• _What to produce_: Output each line of the material exactly as it stands.

• _Source data_:

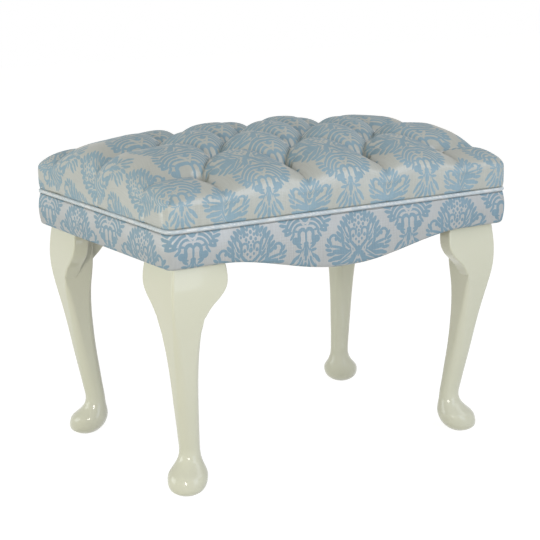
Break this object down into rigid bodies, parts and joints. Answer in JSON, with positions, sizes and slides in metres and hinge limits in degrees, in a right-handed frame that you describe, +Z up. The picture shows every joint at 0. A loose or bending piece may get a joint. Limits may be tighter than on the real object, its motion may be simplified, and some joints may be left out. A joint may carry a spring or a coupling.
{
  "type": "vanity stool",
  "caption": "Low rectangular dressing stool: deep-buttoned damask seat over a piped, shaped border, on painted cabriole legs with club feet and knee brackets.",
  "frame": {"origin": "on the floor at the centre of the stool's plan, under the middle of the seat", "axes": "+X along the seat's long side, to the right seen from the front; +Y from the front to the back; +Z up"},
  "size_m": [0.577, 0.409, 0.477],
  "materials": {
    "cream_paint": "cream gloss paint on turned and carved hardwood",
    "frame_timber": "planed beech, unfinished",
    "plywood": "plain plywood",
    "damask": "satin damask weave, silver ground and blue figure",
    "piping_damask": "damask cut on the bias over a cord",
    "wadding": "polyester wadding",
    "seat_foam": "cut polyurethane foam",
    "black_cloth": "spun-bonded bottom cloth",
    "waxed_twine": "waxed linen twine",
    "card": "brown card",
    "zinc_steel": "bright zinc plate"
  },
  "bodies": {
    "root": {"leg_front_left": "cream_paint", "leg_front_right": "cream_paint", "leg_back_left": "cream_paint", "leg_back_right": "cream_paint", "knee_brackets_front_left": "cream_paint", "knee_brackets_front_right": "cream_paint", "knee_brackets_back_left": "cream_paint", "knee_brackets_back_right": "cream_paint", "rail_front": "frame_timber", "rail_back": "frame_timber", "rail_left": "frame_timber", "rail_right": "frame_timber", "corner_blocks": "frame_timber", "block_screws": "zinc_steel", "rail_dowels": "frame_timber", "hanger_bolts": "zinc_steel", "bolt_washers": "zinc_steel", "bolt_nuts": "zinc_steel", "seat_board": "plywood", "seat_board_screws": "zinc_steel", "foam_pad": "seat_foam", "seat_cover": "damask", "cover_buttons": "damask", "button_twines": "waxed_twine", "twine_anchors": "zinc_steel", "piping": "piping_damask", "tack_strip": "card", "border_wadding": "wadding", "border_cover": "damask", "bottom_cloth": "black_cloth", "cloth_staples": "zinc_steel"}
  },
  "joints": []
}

• _Output of the exercise_:
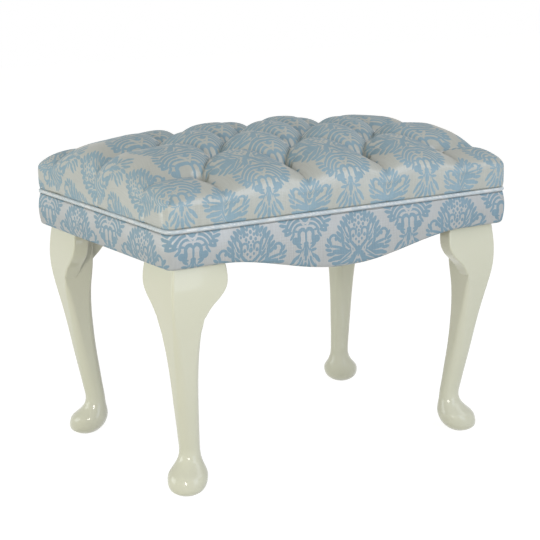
Break this object down into rigid bodies, parts and joints. Answer in JSON, with positions, sizes and slides in metres and hinge limits in degrees, in a right-handed frame that you describe, +Z up. The picture shows every joint at 0. A loose or bending piece may get a joint. Limits may be tighter than on the real object, its motion may be simplified, and some joints may be left out. A joint may carry a spring or a coupling.
{
  "type": "vanity stool",
  "caption": "Low rectangular dressing stool: deep-buttoned damask seat over a piped, shaped border, on painted cabriole legs with club feet and knee brackets.",
  "frame": {"origin": "on the floor at the centre of the stool's plan, under the middle of the seat", "axes": "+X along the seat's long side, to the right seen from the front; +Y from the front to the back; +Z up"},
  "size_m": [0.577, 0.409, 0.477],
  "materials": {
    "cream_paint": "cream gloss paint on turned and carved hardwood",
    "frame_timber": "planed beech, unfinished",
    "plywood": "plain plywood",
    "damask": "satin damask weave, silver ground and blue figure",
    "piping_damask": "damask cut on the bias over a cord",
    "wadding": "polyester wadding",
    "seat_foam": "cut polyurethane foam",
    "black_cloth": "spun-bonded bottom cloth",
    "waxed_twine": "waxed linen twine",
    "card": "brown card",
    "zinc_steel": "bright zinc plate"
  },
  "bodies": {
    "root": {"leg_front_left": "cream_paint", "leg_front_right": "cream_paint", "leg_back_left": "cream_paint", "leg_back_right": "cream_paint", "knee_brackets_front_left": "cream_paint", "knee_brackets_front_right": "cream_paint", "knee_brackets_back_left": "cream_paint", "knee_brackets_back_right": "cream_paint", "rail_front": "frame_timber", "rail_back": "frame_timber", "rail_left": "frame_timber", "rail_right": "frame_timber", "corner_blocks": "frame_timber", "block_screws": "zinc_steel", "rail_dowels": "frame_timber", "hanger_bolts": "zinc_steel", "bolt_washers": "zinc_steel", "bolt_nuts": "zinc_steel", "seat_board": "plywood", "seat_board_screws": "zinc_steel", "foam_pad": "seat_foam", "seat_cover": "damask", "cover_buttons": "damask", "button_twines": "waxed_twine", "twine_anchors": "zinc_steel", "piping": "piping_damask", "tack_strip": "card", "border_wadding": "wadding", "border_cover": "damask", "bottom_cloth": "black_cloth", "cloth_staples": "zinc_steel"}
  },
  "joints": []
}